Records with modeling code
■ ■ ■ ■
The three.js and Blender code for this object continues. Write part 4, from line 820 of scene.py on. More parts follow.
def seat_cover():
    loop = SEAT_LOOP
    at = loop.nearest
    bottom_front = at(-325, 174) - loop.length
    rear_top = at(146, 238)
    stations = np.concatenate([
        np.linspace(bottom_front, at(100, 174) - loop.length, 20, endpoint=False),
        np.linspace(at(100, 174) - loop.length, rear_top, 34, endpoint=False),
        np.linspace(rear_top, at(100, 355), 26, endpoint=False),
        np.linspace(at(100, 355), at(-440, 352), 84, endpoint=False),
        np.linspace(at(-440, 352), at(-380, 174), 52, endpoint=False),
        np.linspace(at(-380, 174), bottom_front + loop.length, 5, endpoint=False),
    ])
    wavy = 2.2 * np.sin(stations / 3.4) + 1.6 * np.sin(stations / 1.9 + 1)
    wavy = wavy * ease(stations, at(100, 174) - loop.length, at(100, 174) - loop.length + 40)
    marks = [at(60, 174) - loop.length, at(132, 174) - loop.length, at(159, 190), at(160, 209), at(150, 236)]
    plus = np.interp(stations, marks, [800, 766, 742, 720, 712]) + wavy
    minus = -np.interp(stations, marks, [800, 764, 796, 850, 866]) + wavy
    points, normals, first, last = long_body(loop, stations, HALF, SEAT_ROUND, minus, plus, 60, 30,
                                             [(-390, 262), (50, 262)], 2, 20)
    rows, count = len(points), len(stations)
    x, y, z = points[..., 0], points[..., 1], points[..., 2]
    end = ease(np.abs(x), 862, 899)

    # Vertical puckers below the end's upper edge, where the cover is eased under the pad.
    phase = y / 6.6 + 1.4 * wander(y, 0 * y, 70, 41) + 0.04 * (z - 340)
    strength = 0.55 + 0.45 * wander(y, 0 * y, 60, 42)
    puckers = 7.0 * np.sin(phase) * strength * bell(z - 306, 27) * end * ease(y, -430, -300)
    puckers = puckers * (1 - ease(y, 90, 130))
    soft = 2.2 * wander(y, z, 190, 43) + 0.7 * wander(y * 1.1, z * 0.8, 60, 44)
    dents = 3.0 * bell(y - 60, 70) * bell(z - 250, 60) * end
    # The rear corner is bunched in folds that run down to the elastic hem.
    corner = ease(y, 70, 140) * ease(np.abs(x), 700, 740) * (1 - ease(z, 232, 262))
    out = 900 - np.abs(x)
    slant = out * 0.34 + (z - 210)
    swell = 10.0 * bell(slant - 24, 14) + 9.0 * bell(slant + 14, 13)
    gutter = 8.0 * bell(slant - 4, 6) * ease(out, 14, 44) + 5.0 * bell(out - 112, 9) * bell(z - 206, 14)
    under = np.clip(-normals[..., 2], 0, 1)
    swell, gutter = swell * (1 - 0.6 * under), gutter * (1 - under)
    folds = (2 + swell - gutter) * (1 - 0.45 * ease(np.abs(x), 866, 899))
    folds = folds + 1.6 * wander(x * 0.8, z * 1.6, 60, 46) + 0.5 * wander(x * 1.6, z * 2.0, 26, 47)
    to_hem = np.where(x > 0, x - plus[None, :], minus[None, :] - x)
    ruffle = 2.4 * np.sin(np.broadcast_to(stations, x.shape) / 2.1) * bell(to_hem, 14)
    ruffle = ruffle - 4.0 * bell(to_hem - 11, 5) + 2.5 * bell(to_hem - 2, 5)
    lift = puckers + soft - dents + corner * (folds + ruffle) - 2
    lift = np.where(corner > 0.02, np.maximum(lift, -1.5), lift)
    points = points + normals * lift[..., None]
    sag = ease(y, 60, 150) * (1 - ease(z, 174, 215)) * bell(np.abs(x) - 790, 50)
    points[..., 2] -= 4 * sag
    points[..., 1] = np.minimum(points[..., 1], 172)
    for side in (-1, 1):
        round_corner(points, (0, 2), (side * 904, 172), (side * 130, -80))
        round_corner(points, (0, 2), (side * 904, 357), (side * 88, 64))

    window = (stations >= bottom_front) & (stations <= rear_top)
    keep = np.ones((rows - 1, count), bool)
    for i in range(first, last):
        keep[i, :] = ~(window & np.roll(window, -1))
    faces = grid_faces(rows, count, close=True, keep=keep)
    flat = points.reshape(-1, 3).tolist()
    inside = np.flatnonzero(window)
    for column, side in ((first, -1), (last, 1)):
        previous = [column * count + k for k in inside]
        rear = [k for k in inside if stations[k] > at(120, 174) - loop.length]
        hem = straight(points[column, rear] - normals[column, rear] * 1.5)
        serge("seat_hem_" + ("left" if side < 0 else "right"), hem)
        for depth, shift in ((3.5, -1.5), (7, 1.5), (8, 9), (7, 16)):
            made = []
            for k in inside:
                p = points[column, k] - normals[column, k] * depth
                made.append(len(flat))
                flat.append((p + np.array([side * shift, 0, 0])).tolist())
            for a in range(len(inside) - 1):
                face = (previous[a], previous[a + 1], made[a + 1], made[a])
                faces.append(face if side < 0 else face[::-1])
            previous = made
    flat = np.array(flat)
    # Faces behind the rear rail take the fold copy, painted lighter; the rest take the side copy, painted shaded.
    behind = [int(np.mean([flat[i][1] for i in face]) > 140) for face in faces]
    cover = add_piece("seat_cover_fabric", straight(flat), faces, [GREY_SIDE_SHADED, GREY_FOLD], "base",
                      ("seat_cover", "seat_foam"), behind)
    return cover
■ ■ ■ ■
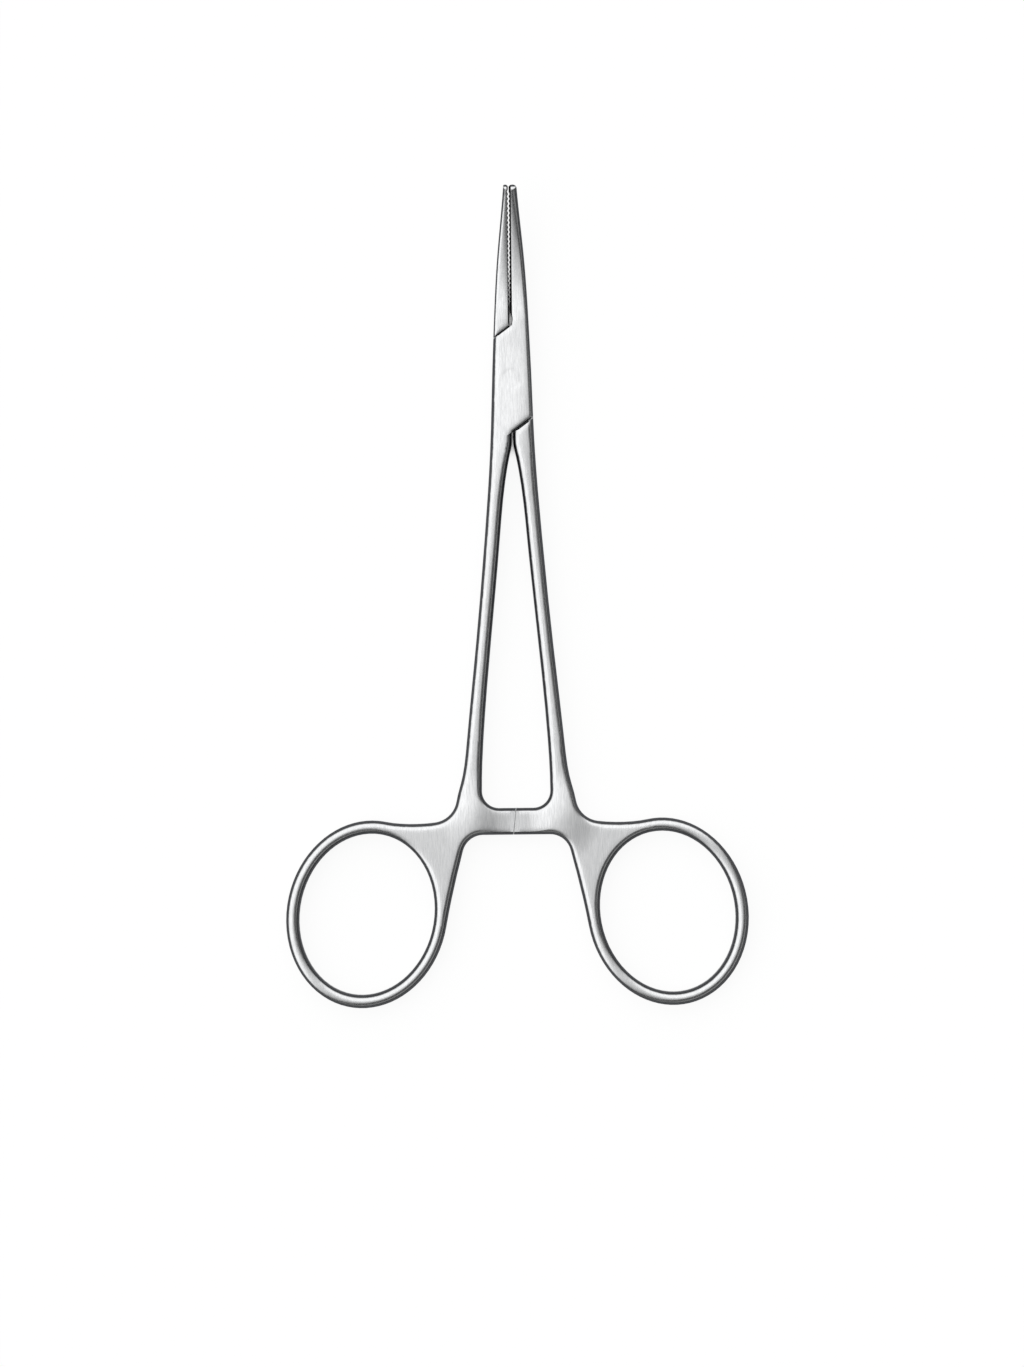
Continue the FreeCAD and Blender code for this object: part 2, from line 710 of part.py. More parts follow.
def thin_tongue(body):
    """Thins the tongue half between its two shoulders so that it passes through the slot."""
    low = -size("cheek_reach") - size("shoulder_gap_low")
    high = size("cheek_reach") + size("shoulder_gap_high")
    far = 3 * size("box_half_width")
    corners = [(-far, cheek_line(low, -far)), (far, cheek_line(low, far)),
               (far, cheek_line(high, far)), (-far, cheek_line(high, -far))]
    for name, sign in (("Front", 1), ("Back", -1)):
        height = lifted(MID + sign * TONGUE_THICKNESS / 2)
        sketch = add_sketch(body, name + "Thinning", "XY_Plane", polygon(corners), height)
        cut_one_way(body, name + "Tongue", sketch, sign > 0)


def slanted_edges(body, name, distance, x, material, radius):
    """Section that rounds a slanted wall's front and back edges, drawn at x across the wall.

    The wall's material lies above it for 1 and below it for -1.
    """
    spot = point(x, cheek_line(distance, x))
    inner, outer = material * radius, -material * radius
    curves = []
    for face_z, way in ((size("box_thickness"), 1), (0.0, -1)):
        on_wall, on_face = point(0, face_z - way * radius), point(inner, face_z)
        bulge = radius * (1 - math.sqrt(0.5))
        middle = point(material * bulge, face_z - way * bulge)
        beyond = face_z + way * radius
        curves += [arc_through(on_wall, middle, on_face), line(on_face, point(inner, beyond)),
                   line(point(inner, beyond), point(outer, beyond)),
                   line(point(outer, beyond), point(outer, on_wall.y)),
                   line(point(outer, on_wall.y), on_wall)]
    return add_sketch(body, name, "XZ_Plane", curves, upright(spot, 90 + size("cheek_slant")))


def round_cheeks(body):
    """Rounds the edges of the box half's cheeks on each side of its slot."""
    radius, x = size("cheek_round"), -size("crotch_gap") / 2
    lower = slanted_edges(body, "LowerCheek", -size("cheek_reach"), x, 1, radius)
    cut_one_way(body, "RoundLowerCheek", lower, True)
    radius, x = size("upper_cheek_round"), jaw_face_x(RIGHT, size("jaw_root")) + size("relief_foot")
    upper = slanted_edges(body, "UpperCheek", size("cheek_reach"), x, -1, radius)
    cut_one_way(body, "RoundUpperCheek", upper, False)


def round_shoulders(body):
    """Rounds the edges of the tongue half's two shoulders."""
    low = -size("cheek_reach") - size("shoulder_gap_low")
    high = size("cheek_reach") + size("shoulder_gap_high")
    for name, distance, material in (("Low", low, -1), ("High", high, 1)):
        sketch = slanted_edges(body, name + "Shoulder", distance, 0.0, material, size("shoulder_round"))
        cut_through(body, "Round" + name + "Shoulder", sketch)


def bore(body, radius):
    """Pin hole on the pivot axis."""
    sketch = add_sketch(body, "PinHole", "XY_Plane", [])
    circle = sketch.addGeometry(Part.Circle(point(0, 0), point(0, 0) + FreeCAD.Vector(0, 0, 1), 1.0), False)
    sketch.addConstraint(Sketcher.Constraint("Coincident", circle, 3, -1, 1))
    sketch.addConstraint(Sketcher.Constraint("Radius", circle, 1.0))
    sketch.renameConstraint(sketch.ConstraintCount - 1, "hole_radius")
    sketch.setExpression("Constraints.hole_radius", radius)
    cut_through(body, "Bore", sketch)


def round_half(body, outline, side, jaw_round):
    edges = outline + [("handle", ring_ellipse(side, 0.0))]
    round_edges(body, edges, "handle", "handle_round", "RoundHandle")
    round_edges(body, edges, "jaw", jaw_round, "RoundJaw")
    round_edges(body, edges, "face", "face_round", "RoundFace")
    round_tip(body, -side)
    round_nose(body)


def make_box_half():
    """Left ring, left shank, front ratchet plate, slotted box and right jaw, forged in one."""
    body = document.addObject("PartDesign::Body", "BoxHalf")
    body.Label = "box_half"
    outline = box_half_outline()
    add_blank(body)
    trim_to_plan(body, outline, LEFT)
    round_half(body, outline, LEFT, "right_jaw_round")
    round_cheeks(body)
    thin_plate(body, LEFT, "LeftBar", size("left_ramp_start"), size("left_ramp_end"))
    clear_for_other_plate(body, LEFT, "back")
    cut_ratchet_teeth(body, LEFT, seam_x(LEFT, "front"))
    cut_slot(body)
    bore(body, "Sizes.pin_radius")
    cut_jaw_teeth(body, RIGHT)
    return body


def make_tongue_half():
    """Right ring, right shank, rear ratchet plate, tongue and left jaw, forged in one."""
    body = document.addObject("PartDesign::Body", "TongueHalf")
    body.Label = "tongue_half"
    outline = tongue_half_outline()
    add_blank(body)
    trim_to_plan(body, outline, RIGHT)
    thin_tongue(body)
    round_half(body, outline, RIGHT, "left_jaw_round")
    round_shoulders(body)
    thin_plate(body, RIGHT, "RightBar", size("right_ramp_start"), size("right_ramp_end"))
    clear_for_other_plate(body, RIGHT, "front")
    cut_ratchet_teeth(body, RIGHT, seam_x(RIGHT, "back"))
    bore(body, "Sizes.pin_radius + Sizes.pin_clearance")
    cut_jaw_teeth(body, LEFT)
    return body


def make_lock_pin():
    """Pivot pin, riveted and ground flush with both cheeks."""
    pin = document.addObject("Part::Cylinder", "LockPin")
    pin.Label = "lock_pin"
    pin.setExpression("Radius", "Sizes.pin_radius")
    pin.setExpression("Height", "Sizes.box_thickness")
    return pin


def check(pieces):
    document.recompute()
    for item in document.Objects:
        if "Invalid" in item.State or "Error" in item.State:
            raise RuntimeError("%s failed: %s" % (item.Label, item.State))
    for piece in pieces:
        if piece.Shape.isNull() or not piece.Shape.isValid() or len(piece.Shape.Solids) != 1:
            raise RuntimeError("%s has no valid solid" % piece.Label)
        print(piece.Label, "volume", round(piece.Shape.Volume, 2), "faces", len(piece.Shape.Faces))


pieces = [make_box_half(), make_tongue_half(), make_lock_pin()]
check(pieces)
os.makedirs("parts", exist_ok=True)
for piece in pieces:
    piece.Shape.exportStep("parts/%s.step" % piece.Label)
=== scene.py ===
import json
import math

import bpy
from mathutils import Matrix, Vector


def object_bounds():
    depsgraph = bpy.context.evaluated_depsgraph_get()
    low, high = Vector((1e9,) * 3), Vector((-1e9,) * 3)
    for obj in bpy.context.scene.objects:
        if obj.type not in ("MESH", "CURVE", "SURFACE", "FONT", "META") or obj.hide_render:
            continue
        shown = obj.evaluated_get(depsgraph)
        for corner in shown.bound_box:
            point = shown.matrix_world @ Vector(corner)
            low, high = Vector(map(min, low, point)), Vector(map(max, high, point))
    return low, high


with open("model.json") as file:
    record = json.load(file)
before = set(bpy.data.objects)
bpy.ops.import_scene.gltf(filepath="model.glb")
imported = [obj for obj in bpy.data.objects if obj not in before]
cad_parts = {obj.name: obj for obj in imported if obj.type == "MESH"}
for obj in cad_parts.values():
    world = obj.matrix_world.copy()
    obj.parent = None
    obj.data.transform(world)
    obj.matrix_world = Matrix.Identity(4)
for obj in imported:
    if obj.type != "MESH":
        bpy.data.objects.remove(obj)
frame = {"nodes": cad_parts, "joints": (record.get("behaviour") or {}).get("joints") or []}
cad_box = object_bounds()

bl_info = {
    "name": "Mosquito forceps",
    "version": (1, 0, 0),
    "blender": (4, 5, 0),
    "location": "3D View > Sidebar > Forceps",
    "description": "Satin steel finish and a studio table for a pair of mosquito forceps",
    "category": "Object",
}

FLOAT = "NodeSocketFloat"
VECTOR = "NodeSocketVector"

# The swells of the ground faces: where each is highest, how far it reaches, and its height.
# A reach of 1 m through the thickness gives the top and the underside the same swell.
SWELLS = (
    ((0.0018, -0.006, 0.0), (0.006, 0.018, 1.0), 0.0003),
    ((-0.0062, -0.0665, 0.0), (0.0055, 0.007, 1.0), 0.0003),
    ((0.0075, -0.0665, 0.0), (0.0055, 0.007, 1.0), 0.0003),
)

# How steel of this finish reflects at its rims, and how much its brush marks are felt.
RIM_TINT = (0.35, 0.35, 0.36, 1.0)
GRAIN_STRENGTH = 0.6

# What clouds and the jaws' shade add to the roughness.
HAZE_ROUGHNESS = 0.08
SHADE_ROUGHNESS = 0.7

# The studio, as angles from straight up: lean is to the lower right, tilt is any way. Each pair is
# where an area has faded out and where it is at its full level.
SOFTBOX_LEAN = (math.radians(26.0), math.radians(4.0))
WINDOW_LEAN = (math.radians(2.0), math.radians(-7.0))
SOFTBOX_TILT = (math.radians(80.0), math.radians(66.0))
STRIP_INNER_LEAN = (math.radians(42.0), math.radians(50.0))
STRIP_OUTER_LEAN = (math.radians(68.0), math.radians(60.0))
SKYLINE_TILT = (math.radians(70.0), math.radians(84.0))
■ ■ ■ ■
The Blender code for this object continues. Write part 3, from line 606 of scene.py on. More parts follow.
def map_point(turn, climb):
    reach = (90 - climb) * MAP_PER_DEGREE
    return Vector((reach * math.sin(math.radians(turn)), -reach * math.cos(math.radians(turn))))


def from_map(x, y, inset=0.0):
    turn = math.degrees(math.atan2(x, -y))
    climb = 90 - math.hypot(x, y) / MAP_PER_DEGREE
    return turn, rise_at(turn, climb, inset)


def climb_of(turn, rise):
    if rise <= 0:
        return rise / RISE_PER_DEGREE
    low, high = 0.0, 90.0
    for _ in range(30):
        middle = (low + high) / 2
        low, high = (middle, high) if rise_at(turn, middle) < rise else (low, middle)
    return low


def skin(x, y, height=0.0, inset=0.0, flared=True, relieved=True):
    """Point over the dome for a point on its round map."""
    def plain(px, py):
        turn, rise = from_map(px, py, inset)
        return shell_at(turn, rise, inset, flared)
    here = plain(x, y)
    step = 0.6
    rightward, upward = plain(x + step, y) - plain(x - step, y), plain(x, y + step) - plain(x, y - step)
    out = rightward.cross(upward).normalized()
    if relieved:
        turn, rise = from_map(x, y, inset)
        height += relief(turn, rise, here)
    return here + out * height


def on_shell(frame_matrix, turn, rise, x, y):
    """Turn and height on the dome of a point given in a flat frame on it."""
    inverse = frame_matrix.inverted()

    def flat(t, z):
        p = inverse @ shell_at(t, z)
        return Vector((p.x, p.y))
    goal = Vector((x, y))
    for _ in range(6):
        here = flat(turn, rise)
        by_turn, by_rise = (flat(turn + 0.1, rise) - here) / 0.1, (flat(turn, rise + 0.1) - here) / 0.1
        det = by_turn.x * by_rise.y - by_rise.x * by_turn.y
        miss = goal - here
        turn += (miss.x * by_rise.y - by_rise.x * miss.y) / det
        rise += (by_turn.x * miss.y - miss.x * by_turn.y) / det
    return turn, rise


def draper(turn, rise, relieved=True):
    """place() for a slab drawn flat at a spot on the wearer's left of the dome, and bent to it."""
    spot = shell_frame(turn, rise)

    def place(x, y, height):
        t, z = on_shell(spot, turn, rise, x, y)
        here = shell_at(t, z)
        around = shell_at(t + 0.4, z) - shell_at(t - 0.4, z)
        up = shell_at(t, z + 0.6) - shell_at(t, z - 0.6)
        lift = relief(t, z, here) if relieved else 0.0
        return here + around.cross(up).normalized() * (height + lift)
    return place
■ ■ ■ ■
--- Work to do ---
In the listing above, find the line with "from mathutils import Matrix, Vector" and the line with "bpy.data.objects.remove(obj)". Output those two lines and every line between them, exactly as written.

--- Exercise solution ---
from mathutils import Matrix, Vector


def object_bounds():
    depsgraph = bpy.context.evaluated_depsgraph_get()
    low, high = Vector((1e9,) * 3), Vector((-1e9,) * 3)
    for obj in bpy.context.scene.objects:
        if obj.type not in ("MESH", "CURVE", "SURFACE", "FONT", "META") or obj.hide_render:
            continue
        shown = obj.evaluated_get(depsgraph)
        for corner in shown.bound_box:
            point = shown.matrix_world @ Vector(corner)
            low, high = Vector(map(min, low, point)), Vector(map(max, high, point))
    return low, high


with open("model.json") as file:
    record = json.load(file)
before = set(bpy.data.objects)
bpy.ops.import_scene.gltf(filepath="model.glb")
imported = [obj for obj in bpy.data.objects if obj not in before]
cad_parts = {obj.name: obj for obj in imported if obj.type == "MESH"}
for obj in cad_parts.values():
    world = obj.matrix_world.copy()
    obj.parent = None
    obj.data.transform(world)
    obj.matrix_world = Matrix.Identity(4)
for obj in imported:
    if obj.type != "MESH":
        bpy.data.objects.remove(obj)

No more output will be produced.